[3D code data]
----
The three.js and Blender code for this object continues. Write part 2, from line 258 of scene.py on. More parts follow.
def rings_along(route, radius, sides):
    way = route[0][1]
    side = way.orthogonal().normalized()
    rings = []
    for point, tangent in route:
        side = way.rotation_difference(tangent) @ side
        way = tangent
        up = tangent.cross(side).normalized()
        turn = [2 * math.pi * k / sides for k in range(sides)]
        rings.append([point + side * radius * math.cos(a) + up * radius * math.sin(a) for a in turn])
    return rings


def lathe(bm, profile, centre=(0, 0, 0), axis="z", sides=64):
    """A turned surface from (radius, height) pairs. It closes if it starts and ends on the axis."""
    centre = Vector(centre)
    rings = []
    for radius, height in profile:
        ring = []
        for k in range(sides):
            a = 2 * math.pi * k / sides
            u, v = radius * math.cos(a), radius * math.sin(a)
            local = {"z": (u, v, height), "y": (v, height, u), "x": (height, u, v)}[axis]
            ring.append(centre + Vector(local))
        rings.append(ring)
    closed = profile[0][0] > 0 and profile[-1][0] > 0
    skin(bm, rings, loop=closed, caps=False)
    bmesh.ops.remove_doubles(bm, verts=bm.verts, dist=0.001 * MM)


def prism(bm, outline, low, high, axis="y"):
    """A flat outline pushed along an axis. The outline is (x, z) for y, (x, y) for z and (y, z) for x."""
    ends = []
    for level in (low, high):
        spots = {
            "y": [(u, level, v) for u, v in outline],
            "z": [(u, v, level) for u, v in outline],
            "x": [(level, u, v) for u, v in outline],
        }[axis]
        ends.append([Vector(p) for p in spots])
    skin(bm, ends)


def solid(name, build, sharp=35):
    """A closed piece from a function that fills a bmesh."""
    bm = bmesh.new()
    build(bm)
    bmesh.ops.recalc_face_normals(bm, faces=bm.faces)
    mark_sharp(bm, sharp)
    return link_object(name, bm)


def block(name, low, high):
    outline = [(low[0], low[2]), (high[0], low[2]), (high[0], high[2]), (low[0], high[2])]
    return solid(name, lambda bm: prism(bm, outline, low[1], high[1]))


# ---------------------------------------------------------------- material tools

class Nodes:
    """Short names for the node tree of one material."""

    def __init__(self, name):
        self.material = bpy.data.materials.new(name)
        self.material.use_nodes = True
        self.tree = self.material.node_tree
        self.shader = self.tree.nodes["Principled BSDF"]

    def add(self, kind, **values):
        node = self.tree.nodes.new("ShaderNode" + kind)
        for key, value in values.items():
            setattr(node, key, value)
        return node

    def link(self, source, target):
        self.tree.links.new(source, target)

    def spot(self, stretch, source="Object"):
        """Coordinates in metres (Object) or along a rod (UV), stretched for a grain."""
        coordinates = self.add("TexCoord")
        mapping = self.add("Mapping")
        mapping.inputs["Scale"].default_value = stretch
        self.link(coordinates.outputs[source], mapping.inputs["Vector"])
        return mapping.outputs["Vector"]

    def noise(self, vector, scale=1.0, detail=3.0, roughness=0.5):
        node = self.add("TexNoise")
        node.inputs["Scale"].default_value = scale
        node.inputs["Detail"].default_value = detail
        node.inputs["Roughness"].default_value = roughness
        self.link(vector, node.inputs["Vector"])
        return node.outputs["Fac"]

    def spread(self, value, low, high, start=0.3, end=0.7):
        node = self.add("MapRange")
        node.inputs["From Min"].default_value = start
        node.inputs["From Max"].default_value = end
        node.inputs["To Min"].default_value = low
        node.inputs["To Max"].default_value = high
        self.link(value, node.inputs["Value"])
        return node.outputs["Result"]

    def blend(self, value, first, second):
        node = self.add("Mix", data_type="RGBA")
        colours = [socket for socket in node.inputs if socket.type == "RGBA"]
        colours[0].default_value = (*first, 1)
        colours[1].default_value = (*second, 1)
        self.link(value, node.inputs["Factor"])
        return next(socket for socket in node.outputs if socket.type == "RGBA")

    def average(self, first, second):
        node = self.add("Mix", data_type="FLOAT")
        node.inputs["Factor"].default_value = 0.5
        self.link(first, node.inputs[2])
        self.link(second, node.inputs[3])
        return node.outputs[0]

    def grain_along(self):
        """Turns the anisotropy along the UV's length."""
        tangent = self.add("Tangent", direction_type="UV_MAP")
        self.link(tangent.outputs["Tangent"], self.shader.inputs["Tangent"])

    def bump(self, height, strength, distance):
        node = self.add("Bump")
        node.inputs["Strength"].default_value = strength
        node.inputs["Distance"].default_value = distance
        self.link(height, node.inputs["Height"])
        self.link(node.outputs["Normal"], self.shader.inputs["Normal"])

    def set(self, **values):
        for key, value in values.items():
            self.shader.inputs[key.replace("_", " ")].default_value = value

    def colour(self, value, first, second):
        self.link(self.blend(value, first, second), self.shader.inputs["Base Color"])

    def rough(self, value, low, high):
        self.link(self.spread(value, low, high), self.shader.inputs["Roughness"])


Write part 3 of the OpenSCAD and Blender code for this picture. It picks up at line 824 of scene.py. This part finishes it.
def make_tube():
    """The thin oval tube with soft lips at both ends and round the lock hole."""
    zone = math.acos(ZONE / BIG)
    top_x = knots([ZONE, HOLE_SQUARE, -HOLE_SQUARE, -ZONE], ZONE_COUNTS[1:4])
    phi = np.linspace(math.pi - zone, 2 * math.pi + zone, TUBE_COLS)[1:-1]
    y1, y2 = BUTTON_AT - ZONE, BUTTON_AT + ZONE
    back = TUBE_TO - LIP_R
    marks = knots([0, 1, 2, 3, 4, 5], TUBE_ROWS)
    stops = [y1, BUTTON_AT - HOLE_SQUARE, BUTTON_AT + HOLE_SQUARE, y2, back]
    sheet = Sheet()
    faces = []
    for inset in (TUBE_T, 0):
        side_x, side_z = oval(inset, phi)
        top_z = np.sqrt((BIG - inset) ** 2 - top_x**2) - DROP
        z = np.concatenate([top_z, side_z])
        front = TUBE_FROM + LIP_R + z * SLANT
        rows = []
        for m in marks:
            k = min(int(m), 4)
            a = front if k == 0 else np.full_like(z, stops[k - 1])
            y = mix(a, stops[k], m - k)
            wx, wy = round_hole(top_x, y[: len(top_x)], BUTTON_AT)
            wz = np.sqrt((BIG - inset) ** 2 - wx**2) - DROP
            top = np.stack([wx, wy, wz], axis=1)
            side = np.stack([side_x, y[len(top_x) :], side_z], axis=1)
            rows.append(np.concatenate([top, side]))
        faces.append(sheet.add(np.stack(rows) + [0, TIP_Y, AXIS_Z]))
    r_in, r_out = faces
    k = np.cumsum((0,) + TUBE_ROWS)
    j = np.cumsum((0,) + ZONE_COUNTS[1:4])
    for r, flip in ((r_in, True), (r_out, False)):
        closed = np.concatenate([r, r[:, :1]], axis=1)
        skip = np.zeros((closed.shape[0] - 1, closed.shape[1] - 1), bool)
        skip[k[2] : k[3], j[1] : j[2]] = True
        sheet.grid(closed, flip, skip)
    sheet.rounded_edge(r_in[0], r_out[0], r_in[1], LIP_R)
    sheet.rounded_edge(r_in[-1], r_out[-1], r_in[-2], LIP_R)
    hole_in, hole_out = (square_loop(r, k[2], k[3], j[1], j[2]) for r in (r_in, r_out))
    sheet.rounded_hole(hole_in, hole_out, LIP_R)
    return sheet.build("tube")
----
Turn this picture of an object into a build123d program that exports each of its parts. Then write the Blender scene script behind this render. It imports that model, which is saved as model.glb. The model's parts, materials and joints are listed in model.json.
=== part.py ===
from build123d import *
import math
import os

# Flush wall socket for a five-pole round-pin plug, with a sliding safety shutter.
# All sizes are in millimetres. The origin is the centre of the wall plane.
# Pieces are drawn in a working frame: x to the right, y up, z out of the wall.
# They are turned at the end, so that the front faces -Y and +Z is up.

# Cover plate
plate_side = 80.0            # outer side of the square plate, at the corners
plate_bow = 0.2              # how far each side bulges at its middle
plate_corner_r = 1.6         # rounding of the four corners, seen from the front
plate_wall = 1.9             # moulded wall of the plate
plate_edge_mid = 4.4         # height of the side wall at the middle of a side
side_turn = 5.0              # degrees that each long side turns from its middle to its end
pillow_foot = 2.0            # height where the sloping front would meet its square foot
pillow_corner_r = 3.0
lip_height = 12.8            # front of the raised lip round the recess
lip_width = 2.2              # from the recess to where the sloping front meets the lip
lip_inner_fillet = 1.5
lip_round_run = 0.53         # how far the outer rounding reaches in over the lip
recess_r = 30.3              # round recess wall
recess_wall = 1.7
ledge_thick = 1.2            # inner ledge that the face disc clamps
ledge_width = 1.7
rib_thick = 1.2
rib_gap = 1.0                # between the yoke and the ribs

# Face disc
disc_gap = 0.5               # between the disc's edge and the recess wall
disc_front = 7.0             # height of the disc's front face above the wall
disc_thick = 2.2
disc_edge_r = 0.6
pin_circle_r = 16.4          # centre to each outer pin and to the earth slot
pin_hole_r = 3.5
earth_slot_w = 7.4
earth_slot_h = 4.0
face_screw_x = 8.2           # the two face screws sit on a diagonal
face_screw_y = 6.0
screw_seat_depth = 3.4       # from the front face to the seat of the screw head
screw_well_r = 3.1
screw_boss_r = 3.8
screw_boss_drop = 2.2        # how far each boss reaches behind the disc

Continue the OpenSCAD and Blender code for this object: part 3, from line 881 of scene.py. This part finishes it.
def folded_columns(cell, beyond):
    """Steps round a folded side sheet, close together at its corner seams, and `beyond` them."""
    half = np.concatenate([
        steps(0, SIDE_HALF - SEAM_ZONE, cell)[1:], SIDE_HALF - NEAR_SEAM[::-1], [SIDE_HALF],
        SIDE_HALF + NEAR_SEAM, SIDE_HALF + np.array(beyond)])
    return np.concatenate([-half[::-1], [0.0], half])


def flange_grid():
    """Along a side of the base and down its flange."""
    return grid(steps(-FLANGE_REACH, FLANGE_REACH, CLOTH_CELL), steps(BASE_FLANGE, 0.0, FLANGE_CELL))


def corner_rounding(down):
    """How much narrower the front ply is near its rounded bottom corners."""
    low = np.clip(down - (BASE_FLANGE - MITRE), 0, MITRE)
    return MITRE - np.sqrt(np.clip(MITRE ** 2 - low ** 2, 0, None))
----
## [PROMPT]
Quote the data above from the line containing "Continue the OpenSCAD" to the line containing "return MITRE - np.sqrt(np.clip(MITRE", inclusive, and stop.

## [SOLUTION TO THIS TASK]
Continue the OpenSCAD and Blender code for this object: part 3, from line 881 of scene.py. This part finishes it.
def folded_columns(cell, beyond):
    """Steps round a folded side sheet, close together at its corner seams, and `beyond` them."""
    half = np.concatenate([
        steps(0, SIDE_HALF - SEAM_ZONE, cell)[1:], SIDE_HALF - NEAR_SEAM[::-1], [SIDE_HALF],
        SIDE_HALF + NEAR_SEAM, SIDE_HALF + np.array(beyond)])
    return np.concatenate([-half[::-1], [0.0], half])


def flange_grid():
    """Along a side of the base and down its flange."""
    return grid(steps(-FLANGE_REACH, FLANGE_REACH, CLOTH_CELL), steps(BASE_FLANGE, 0.0, FLANGE_CELL))


def corner_rounding(down):
    """How much narrower the front ply is near its rounded bottom corners."""
    low = np.clip(down - (BASE_FLANGE - MITRE), 0, MITRE)
    return MITRE - np.sqrt(np.clip(MITRE ** 2 - low ** 2, 0, None))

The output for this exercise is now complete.